Recombination modulates how selection affects linked sites in Drosophila

Abstract

One of the most influential observations in molecular evolution has been a strong association between regional recombination rate and amount of nucleotide polymorphism in those genomic regions, interpreted as evidence for ubiquitous natural selection. The alternative explanation, that recombination is mutagenic, has been rejected by the absence of a similar association between regional recombination rate and nucleotide divergence between species. However, many recent studies show that recombination rates are often very different even in closely related species, questioning whether an association between recombination rate and divergence between species has been tested satisfactorily.

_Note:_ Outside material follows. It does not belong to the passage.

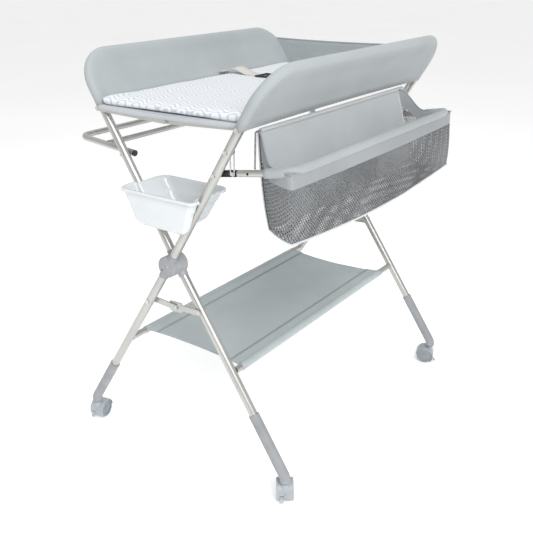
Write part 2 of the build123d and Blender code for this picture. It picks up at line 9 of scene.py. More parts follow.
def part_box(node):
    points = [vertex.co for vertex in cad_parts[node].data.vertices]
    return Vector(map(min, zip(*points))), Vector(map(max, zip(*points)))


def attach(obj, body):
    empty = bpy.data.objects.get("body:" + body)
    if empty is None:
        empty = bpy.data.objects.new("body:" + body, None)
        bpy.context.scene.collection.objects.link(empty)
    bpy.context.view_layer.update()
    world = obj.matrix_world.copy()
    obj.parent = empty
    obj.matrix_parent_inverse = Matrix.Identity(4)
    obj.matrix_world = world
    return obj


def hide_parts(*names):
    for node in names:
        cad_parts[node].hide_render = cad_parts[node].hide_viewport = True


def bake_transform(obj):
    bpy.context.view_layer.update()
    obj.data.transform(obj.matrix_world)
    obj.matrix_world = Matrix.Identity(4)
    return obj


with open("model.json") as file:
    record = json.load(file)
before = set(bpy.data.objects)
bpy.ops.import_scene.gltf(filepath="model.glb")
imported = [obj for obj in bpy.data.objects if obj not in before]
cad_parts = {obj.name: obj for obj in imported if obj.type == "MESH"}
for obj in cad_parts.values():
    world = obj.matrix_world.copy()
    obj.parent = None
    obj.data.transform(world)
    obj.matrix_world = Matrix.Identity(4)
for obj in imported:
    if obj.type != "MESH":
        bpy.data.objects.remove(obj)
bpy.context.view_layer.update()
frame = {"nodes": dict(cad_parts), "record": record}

# Folding changing table on casters. Metres, +Z up, the near open end at -Y.
# The tubes, hubs, links, feet and casters are the frame's own pieces with better finishes;
# the cloth, the pad, the basket's bag, the strap and the tub are made here.

MM = 0.001

# ------------------------------------------------------------------ places read from the frame
joints = {joint["name"]: joint for joint in frame["record"]["behaviour"]["joints"]}
hub_z = joints["fold"]["pos_m"][2]
basket_hinge = Vector(joints["basket_fold"]["pos_m"])
upper_slope = basket_hinge.x / (basket_hinge.z - hub_z)
lean = math.atan(upper_slope)
tube_r = 10 * MM


def leg_planes(frame_name):
    """y of the near and the far leg of a frame."""
    low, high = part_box(f"wall_hoop_{frame_name}")
    return low[1] + tube_r, high[1] - tube_r


def leg_x(z, side):
    """Sideways place of the upper leg that leans to side, at height z."""
    return side * upper_slope * (z - hub_z)


hoop_axis_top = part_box("wall_hoop_b")[1][2] - tube_r
pad_low, pad_high = (Vector(corner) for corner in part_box("changing_pad"))
shelf_low, shelf_high = (Vector(corner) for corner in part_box("shelf_fabric"))
tub_low, tub_high = (Vector(corner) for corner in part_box("bath_tub"))
bag_low = Vector(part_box("basket_bag")[0])
rail_low, rail_high = (Vector(corner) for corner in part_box("basket_frame"))
rod_low, rod_high = (Vector(corner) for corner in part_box("basket_rod_sleeve"))
strap_low, strap_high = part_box("pad_strap_left")


# ------------------------------------------------------------------ camera, light and floor
def add_camera():
    """Stands at the near right corner, a little above the pad, and looks down along the table."""
    azimuth, height_angle, roll = (math.radians(angle) for angle in (38.213, 18.390, -1.226))
    back = Vector((math.sin(azimuth) * math.cos(height_angle),
                   -math.cos(azimuth) * math.cos(height_angle), math.sin(height_angle)))
    right = (-back).cross(Vector((0, 0, 1))).normalized()
    up = right.cross(-back)
    turned_right = math.cos(roll) * right + math.sin(roll) * up
    turned_up = math.cos(roll) * up - math.sin(roll) * right
    camera = bpy.data.objects.new("camera", bpy.data.cameras.new("camera"))
    camera.data.sensor_width = 36
    camera.data.lens = 49.10
    camera.data.shift_x = 0.04125
    camera.data.shift_y = -0.10651
    camera.matrix_world = Matrix.Translation((1.0911, -1.4993, 1.1664)) @ Matrix(
        (turned_right, turned_up, back)).transposed().to_4x4()
    bpy.context.collection.objects.link(camera)
    bpy.context.scene.camera = camera


def add_light(name, place, aim, size, power):
    """A round white soft light of size metres and power watts."""
    lamp = bpy.data.objects.new(name, bpy.data.lights.new(name, "AREA"))
    lamp.data.shape = "DISK"
    lamp.data.size = size
    lamp.data.energy = power
    lamp.location = place
    lamp.rotation_euler = (Vector(place) - Vector(aim)).to_track_quat("Z", "Y").to_euler()
    bpy.context.collection.objects.link(lamp)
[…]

To circumvent this problem, we directly surveyed recombination across approximately 43% of the D. pseudoobscura physical genome in two separate recombination maps, and 31.3% of the D. miranda physical genome, and we identified both global and local differences in recombination rate between these two closely related species. Using only regions with conserved recombination rates between and within species and accounting for multiple covariates, our data support the conclusion that recombination is positively related to diversity because recombination modulates hitchhiking in the genome. Finally, our data show that diversity around nonsynonymous substitutions is recovered at closer distances in areas of higher recombination than in areas of lower recombination — empirically demonstrating that recombination rate can limit the size and severity of potential selective sweeps.